I want to be honest: I went to the Cotai Strip expecting to find it contemptible and came out genuinely impressed, in the way you’re impressed by something audacious enough to abandon all pretense. The Strip is built on reclaimed land that was seawater forty years ago. The entire enterprise — these towers, these canals, these replicas of Venice and Paris and ancient Rome — was constructed on mud dredged from the Pearl River delta, and the scale of what was built there is, in its strange way, one of the most extraordinary building projects in human history.
The Venetian Macao is the beginning and end of any honest reckoning with Cotai. You enter through a lobby large enough to park aircraft and emerge into an interior that contains a replica Grand Canal, complete with gondoliers who serenade you in Cantonese, shopping malls the size of city districts, a casino floor you could fit several football pitches into, and a ceiling painted with a Venetian sky that cycles through artificial dawn and dusk regardless of what time it actually is outside. I spent an hour inside and genuinely lost track of time, which is, of course, by design.

What makes Cotai interesting — genuinely, not as a guilty concession — is how nakedly it exposes the logic of the casino resort complex. These buildings are not trying to pretend to be anything other than what they are: machines for separating wealthy people from their money in the most comfortable circumstances possible. The City of Dreams has a nightclub, three hotel towers, a Michelin-starred restaurant, and a theatrical show about a dragon. The Galaxy Macau is approximately the size of a small town. The Studio City has a figure-eight Ferris wheel halfway up its tower that I rode for no particular reason other than the absurdity of it, dangling 130 meters above reclaimed land in a gondola that appeared to be suspended from a Batman logo.

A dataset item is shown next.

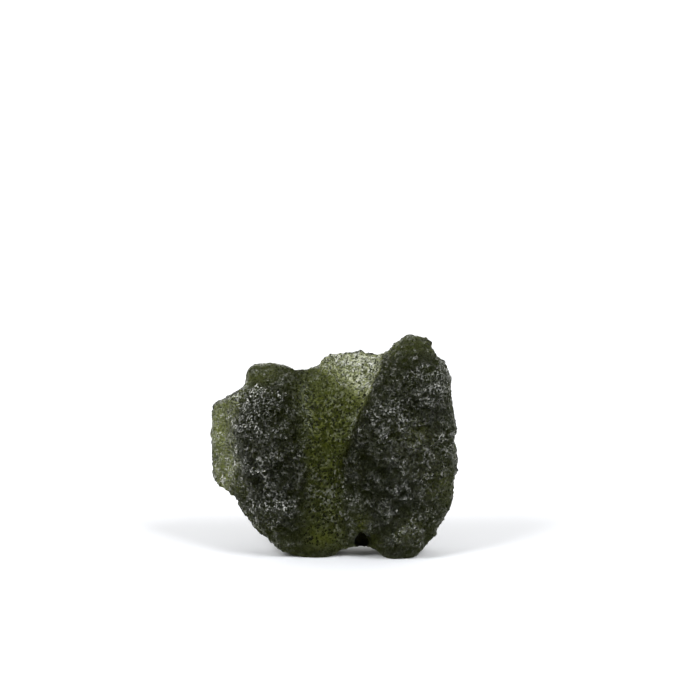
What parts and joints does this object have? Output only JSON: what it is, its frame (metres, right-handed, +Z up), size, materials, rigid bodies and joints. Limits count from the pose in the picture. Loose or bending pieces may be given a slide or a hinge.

The food on the Strip is better than it has any right to be. Several world-class Cantonese restaurants operate inside the casino hotels — the gambling revenue funds kitchens of a quality that would be impossible at those prices in Hong Kong. I had dim sum at a restaurant inside one of the towers that was as good as anything I’ve eaten in the Pearl River delta, served by waitstaff in silk uniforms who materialized out of nowhere whenever a teapot needed refilling.

I don’t gamble, which means I moved through Cotai as a pure observer — someone who came to look at the thing without participating in its central function. This is a legitimate way to experience it. The architecture alone is worth a few hours. The sheer human density — the tens of thousands of visitors from the Chinese mainland, the bus tours from Guangdong and Fujian, the high-rollers in private VIP rooms hidden behind discreet doors — gives Cotai an energy unlike anything I’ve experienced in any other city. It is excessive and occasionally overwhelming and entirely without pretension about what it is.
When to go: Evening, when the lights are on and the whole enterprise reveals its full neon ambition. Weekends are intensely crowded. If the casino floor claustrophobia gets to you, most of the larger hotels have elevated walkways between them — the sky bridge between The Parisian and The Four Seasons offers good elevated views of the Strip.